Every line with the string "down" should be gathered.

# DATASET RECORDS start

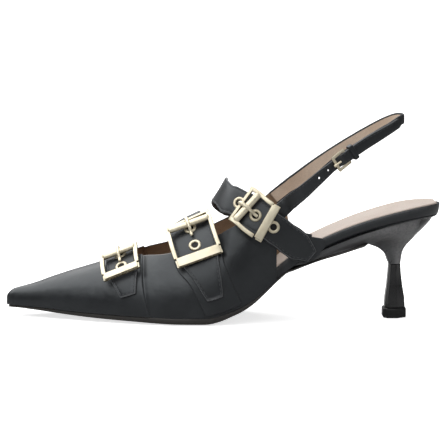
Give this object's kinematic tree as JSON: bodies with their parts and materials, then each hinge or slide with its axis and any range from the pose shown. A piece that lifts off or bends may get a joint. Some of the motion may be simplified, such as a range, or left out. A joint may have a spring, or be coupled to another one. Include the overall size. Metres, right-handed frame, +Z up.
{
  "type": "slingback pump",
  "caption": "Pointed slingback pump with buckled straps over an open vamp, a thin heel strap and a flared kitten heel, in smooth dark leather with pale gold fittings.",
  "frame": {"origin": "middle of the flat spot under the ball of the foot, on the floor", "axes": "+X from the toe to the heel, +Y to the inner side of the foot, +Z up; the buckled outer side is -Y"},
  "size_m": [0.263, 0.0755, 0.1239],
  "materials": {
    "upper_leather": "smooth leather, semi-matte",
    "strap_leather": "smooth leather, semi-matte, edge stitched",
    "rand_leather": "smooth leather wrapped over the insole board",
    "sock": "soft pinkish beige lining leather",
    "sole": "thin leather sole, dark edge",
    "heel_cup": "heel block covered in smooth leather",
    "heel_lacquer": "glossy faceted stem",
    "top_piece": "satin",
    "buckle_metal": "pale gold plating, lightly brushed"
  },
  "bodies": {
    "root": {"base_middle": "strap_leather", "base_rear": "strap_leather", "buckle_front_frame": "buckle_metal", "buckle_front_prong": "buckle_metal", "buckle_front_roller": "buckle_metal", "buckle_middle_frame": "buckle_metal", "buckle_middle_prong": "buckle_metal", "buckle_middle_roller": "buckle_metal", "buckle_rear_frame": "buckle_metal", "buckle_rear_prong": "buckle_metal", "buckle_rear_roller": "buckle_metal", "eyelet_front_1": "buckle_metal", "eyelet_front_2": "buckle_metal", "eyelet_middle_1": "buckle_metal", "eyelet_middle_2": "buckle_metal", "eyelet_rear_1": "buckle_metal", "eyelet_rear_2": "buckle_metal", "eyelet_rear_3": "buckle_metal", "heel_block": "heel_cup", "heel_stem": "heel_lacquer", "heel_top_piece": "top_piece", "insole_board": "rand_leather", "outsole": "sole", "sling_billet": "strap_leather", "sling_buckle_frame": "buckle_metal", "sling_buckle_prong": "buckle_metal", "sling_keeper": "strap_leather", "sling_strap": "strap_leather", "sock_lining": "sock", "strap_front": "strap_leather", "strap_middle": "strap_leather", "strap_rear": "strap_leather", "upper": "upper_leather"}
  },
  "joints": []
}
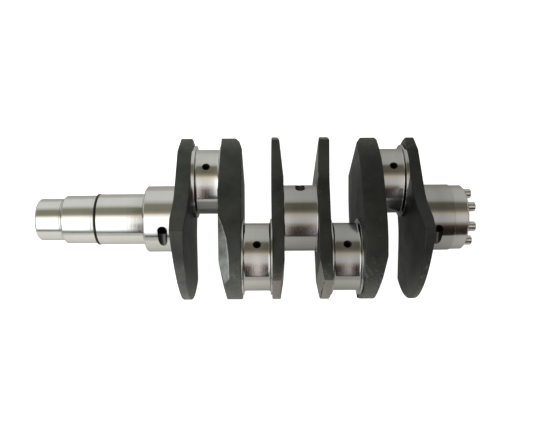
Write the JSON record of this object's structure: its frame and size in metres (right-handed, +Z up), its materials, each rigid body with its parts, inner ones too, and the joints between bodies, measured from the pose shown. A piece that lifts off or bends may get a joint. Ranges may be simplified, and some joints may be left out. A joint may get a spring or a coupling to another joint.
{
  "type": "crankshaft",
  "caption": "Forged crankshaft for a flat engine: stepped nose, offset crankpins between bevelled counterweighted webs, and a flanged flywheel end with a ring of dowels.",
  "frame": {"origin": "on the crank axis at the middle of main journal 2, the centre one", "axes": "+X along the crank axis towards the flywheel end, +Y towards crankpins 1 and 4, +Z up with the throws level"},
  "size_m": [0.3579, 0.135, 0.1158],
  "materials": {
    "ground_journal": "ground and polished steel",
    "turned_steel": "finely turned steel",
    "forged_web": "dark oxide on a forged and partly machined surface",
    "dowel_steel": "ground hardened steel",
    "plug_metal": "plain",
    "black_ring": "blackened spring steel"
  },
  "bodies": {
    "root": {"pulley_seat": "turned_steel", "nose_journal": "turned_steel", "gear_seat": "turned_steel", "main_journal_3": "ground_journal", "web_1": "forged_web", "crankpin_1": "ground_journal", "web_2": "forged_web", "crankpin_2": "ground_journal", "web_3": "forged_web", "main_journal_2": "ground_journal", "web_4": "forged_web", "crankpin_3": "ground_journal", "web_5": "forged_web", "crankpin_4": "ground_journal", "web_6": "forged_web", "main_journal_1": "ground_journal", "flywheel_flange": "turned_steel", "flywheel_dowel_1": "dowel_steel", "flywheel_dowel_2": "dowel_steel", "flywheel_dowel_3": "dowel_steel", "flywheel_dowel_4": "dowel_steel", "flywheel_dowel_5": "dowel_steel", "flywheel_dowel_6": "dowel_steel", "flywheel_dowel_7": "dowel_steel", "flywheel_dowel_8": "dowel_steel", "oil_plug_1": "plug_metal", "oil_plug_2": "plug_metal", "oil_plug_3": "plug_metal", "oil_plug_4": "plug_metal", "retaining_ring": "black_ring"}
  },
  "joints": []
}
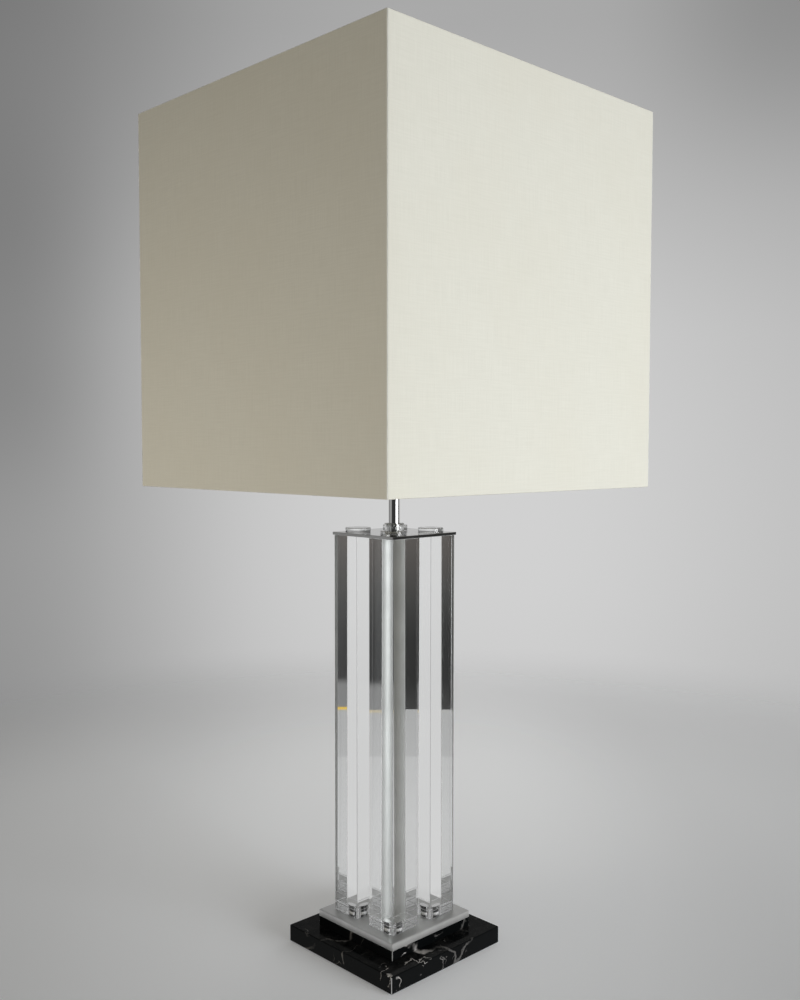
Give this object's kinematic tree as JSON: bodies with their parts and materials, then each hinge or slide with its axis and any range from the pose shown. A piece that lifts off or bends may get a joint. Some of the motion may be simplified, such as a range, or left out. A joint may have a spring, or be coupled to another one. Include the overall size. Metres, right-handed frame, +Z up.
{
  "type": "table lamp",
  "caption": "Table lamp with clear acrylic square bars on a stepped black marble foot, metal top and base plates, a chrome neck, and a square off-white hard-back shade on a harp",
  "frame": {"origin": "centre of the foot's underside, on the surface that the lamp stands on", "axes": "+Z up along the lamp pipe; the foot's, bars' and shade's sides run along X and Y; +Y is the rear, where the cord inlet is; the turn key points to -Y; the harp lies in the X-Z plane"},
  "size_m": [0.406, 0.406, 0.945],
  "materials": {
    "felt": "dense black felt",
    "marble": "polished black marble with white veins",
    "nickel": "satin nickel plate",
    "acrylic": "clear cast acrylic, polished on every side",
    "sleeve_metal": "satin-anodised aluminium tube",
    "black_steel": "black-oxide steel",
    "polished_steel": "polished steel",
    "steel": "zinc-plated steel",
    "chrome": "bright chrome",
    "harp_metal": "nickel-plated steel wire",
    "socket_brass": "thin drawn brass",
    "socket_paper": "pressed insulating paper",
    "phenolic": "moulded phenolic",
    "bushing_plastic": "moulded nylon, black",
    "bulb_metal": "rolled aluminium",
    "bulb_black_glass": "black glass",
    "bulb_frosted_glass": "inside-frosted glass",
    "filament_metal": "wire on a glass foot",
    "shade_cloth": "off-white plain-woven cloth, smooth",
    "shade_styrene": "white styrene sheet",
    "shade_wire": "white enamelled wire",
    "finial_metal": "turned, nickel plated"
  },
  "bodies": {
    "base": {"base_felt": "felt", "base_slab": "marble", "base_riser": "marble", "base_plate": "nickel", "pipe_sleeve": "sleeve_metal", "column_front": "acrylic", "column_left": "acrylic", "column_right": "acrylic", "column_back": "acrylic", "cap_button_front": "acrylic", "cap_button_left": "acrylic", "cap_button_right": "acrylic", "cap_button_back": "acrylic", "neck_collar": "acrylic", "top_plate": "polished_steel", "column_inserts": "black_steel", "column_screws": "steel", "clamp_washer": "steel", "clamp_nut": "steel", "lamp_pipe": "steel", "terminal_screws": "steel", "neck_tube": "chrome", "harp_saddle": "harp_metal", "harp": "harp_metal", "socket_cap": "socket_brass", "socket_shell": "socket_brass", "contact_thread": "socket_brass", "centre_contact": "socket_brass", "socket_liner": "socket_paper", "socket_body": "phenolic", "cord_bushing": "bushing_plastic"},
    "shade": {"shade_fabric": "shade_cloth", "shade_lining": "shade_styrene", "shade_bottom_frame": "shade_wire", "shade_top_frame": "shade_wire"},
    "finial": {"finial": "finial_metal"},
    "key": {"switch_key": "phenolic"},
    "bulb": {"bulb_tip": "bulb_metal", "bulb_insulator": "bulb_black_glass", "bulb_cap": "bulb_metal", "bulb_glass": "bulb_frosted_glass", "bulb_filament": "filament_metal"},
    "sleeve_left": {"harp_sleeve_left": "harp_metal"},
    "sleeve_right": {"harp_sleeve_right": "harp_metal"}
  },
  "joints": [
    {"name": "shade_turn", "type": "hinge", "parent": "base", "child": "shade", "pos_m": [0, 0, 0.919], "axis": [0, 0, 1], "continuous": true},
    {"name": "finial_turn", "type": "hinge", "parent": "base", "child": "finial", "pos_m": [0, 0, 0.93], "axis": [0, 0, 1], "continuous": true},
    {"name": "key_turn", "type": "hinge", "parent": "base", "child": "key", "pos_m": [0, -0.02, 0.6405], "axis": [0, -1, 0], "continuous": true},
    {"name": "bulb_turn", "type": "hinge", "parent": "base", "child": "bulb", "pos_m": [0, 0, 0.67], "axis": [0, 0, 1], "continuous": true},
    {"name": "sleeve_left_lift", "type": "slide", "parent": "base", "child": "sleeve_left", "axis": [0, 0, 1], "range_m": [0, 0.012]},
    {"name": "sleeve_right_lift", "type": "slide", "parent": "base", "child": "sleeve_right", "axis": [0, 0, 1], "range_m": [0, 0.012]}
  ]
}
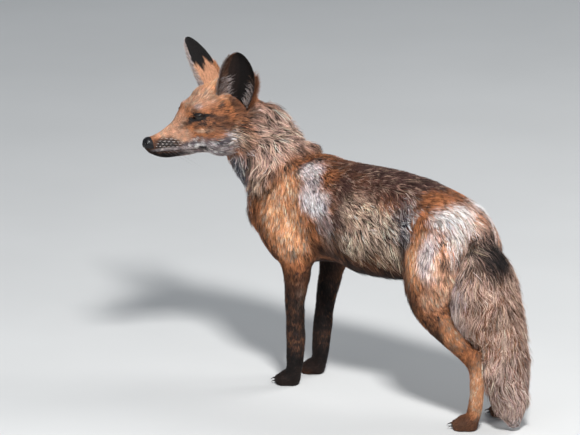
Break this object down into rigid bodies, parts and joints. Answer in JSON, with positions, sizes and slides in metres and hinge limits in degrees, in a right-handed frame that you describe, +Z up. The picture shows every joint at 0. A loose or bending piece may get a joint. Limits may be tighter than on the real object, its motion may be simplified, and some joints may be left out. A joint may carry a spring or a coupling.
{
  "type": "red fox model",
  "caption": "Life-size still model of a standing red fox in ragged moult, head turned to its left, tail hanging to the ground.",
  "frame": {"origin": "on the floor plane, at the middle of the bottom of the bounding box", "axes": "+Z up; -Y is the way the trunk faces, from the rump to the chest; +X is the fox's left, the side its head is turned to"},
  "size_m": [0.2786, 0.641, 0.5393],
  "materials": {
    "coat_rust": "rust-orange fur",
    "coat_saddle": "dark brown fur, greyed",
    "coat_buff": "buff winter fur with dark streaks",
    "coat_dark": "short black-brown fur",
    "coat_pale": "white to grey fur",
    "nose": "moist black nose leather",
    "eye": "amber glass eye"
  },
  "bodies": {
    "root": {"head": "coat_rust", "lower_jaw": "coat_pale", "nose": "nose", "eye_left": "eye", "eye_right": "eye", "ear_left": "coat_dark", "ear_right": "coat_dark", "neck": "coat_buff", "chest": "coat_rust", "back_and_belly": "coat_saddle", "rump": "coat_saddle", "upper_arm_left": "coat_rust", "upper_arm_right": "coat_rust", "forearm_left": "coat_dark", "forearm_right": "coat_dark", "forepaw_left": "coat_dark", "forepaw_right": "coat_dark", "thigh_left": "coat_rust", "thigh_right": "coat_rust", "shank_left": "coat_rust", "shank_right": "coat_rust", "metatarsus_left": "coat_rust", "metatarsus_right": "coat_rust", "hindpaw_left": "coat_dark", "hindpaw_right": "coat_dark", "tail_base": "coat_buff", "tail_middle": "coat_buff", "tail_tip": "coat_pale"}
  },
  "joints": []
}
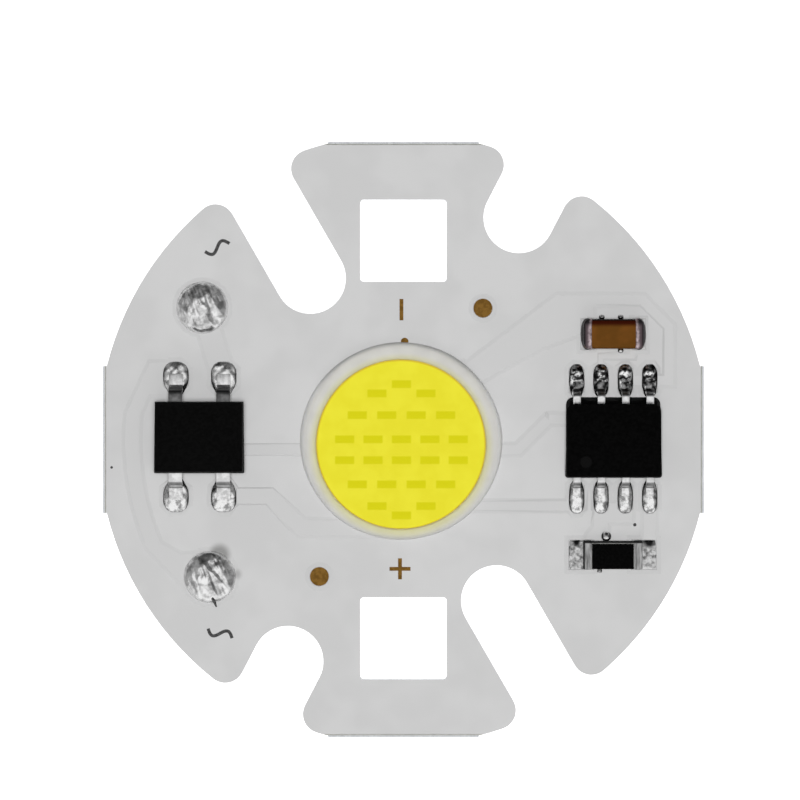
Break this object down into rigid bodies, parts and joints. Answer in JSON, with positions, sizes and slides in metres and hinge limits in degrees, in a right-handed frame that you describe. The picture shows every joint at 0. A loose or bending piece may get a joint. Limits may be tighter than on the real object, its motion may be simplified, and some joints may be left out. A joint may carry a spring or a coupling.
{
  "type": "led module",
  "caption": "Round aluminium-core LED board: phosphor-filled dam over LED dies, bridge rectifier, linear driver, chip capacitor and resistor, two mains wire pads.",
  "frame": {"origin": "centre of the board's flat back face, between the break-off flats", "axes": "+Z out of the lit face, +X from the rectifier towards the driver, +Y towards the line wire pad"},
  "size_m": [0.0316, 0.0312, 0.0037],
  "materials": {
    "aluminium": "punched plate, satin",
    "dielectric": "filled epoxy film",
    "copper": "bare copper, lightly browned",
    "white_mask": "white solder mask, satin",
    "dam_silicone": "cloudy silicone, smooth",
    "phosphor": "yellow phosphor in silicone, smooth",
    "die": "sapphire chip",
    "gold": "gold wire",
    "black_mould": "moulded epoxy, dull black",
    "tinned_lead": "tin-plated",
    "solder": "reflowed solder, bright",
    "capacitor_ceramic": "brown ceramic",
    "chip_end": "plated chip terminal",
    "alumina": "white ceramic",
    "black_overcoat": "black glass overcoat"
  },
  "bodies": {
    "root": {"aluminium_base": "aluminium", "dielectric_layer": "dielectric", "copper_line": "copper", "copper_neutral": "copper", "copper_plus": "copper", "copper_ground": "copper", "copper_return": "copper", "copper_sense": "copper", "fiducial_dots": "copper", "solder_mask": "white_mask", "dam_ring": "dam_silicone", "phosphor_fill": "phosphor", "led_row_1": "die", "led_row_2": "die", "led_row_3": "die", "led_row_4": "die", "led_row_5": "die", "led_row_6": "die", "bond_wires": "gold", "rectifier_body": "black_mould", "rectifier_lead_1": "tinned_lead", "rectifier_lead_2": "tinned_lead", "rectifier_lead_3": "tinned_lead", "rectifier_lead_4": "tinned_lead", "rectifier_joint_1": "solder", "rectifier_joint_2": "solder", "rectifier_joint_3": "solder", "rectifier_joint_4": "solder", "driver_body": "black_mould", "driver_lead_1": "tinned_lead", "driver_lead_2": "tinned_lead", "driver_lead_3": "tinned_lead", "driver_lead_4": "tinned_lead", "driver_lead_5": "tinned_lead", "driver_lead_6": "tinned_lead", "driver_lead_7": "tinned_lead", "driver_lead_8": "tinned_lead", "driver_joint_1": "solder", "driver_joint_2": "solder", "driver_joint_3": "solder", "driver_joint_4": "solder", "driver_joint_5": "solder", "driver_joint_6": "solder", "driver_joint_7": "solder", "driver_joint_8": "solder", "capacitor_body": "capacitor_ceramic", "capacitor_end_left": "chip_end", "capacitor_joint_left": "solder", "capacitor_end_right": "chip_end", "capacitor_joint_right": "solder", "resistor_ceramic": "alumina", "resistor_overcoat": "black_overcoat", "resistor_end_left": "chip_end", "resistor_joint_left": "solder", "resistor_end_right": "chip_end", "resistor_joint_right": "solder", "wire_pad_line": "solder", "wire_pad_neutral": "solder"}
  },
  "joints": []
}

# DATASET RECORDS end

* _ANSWER_
Break this object down into rigid bodies, parts and joints. Answer in JSON, with positions, sizes and slides in metres and hinge limits in degrees, in a right-handed frame that you describe, +Z up. The picture shows every joint at 0. A loose or bending piece may get a joint. Limits may be tighter than on the real object, its motion may be simplified, and some joints may be left out. A joint may carry a spring or a coupling.
Break this object down into rigid bodies, parts and joints. Answer in JSON, with positions, sizes and slides in metres and hinge limits in degrees, in a right-handed frame that you describe. The picture shows every joint at 0. A loose or bending piece may get a joint. Limits may be tighter than on the real object, its motion may be simplified, and some joints may be left out. A joint may carry a spring or a coupling.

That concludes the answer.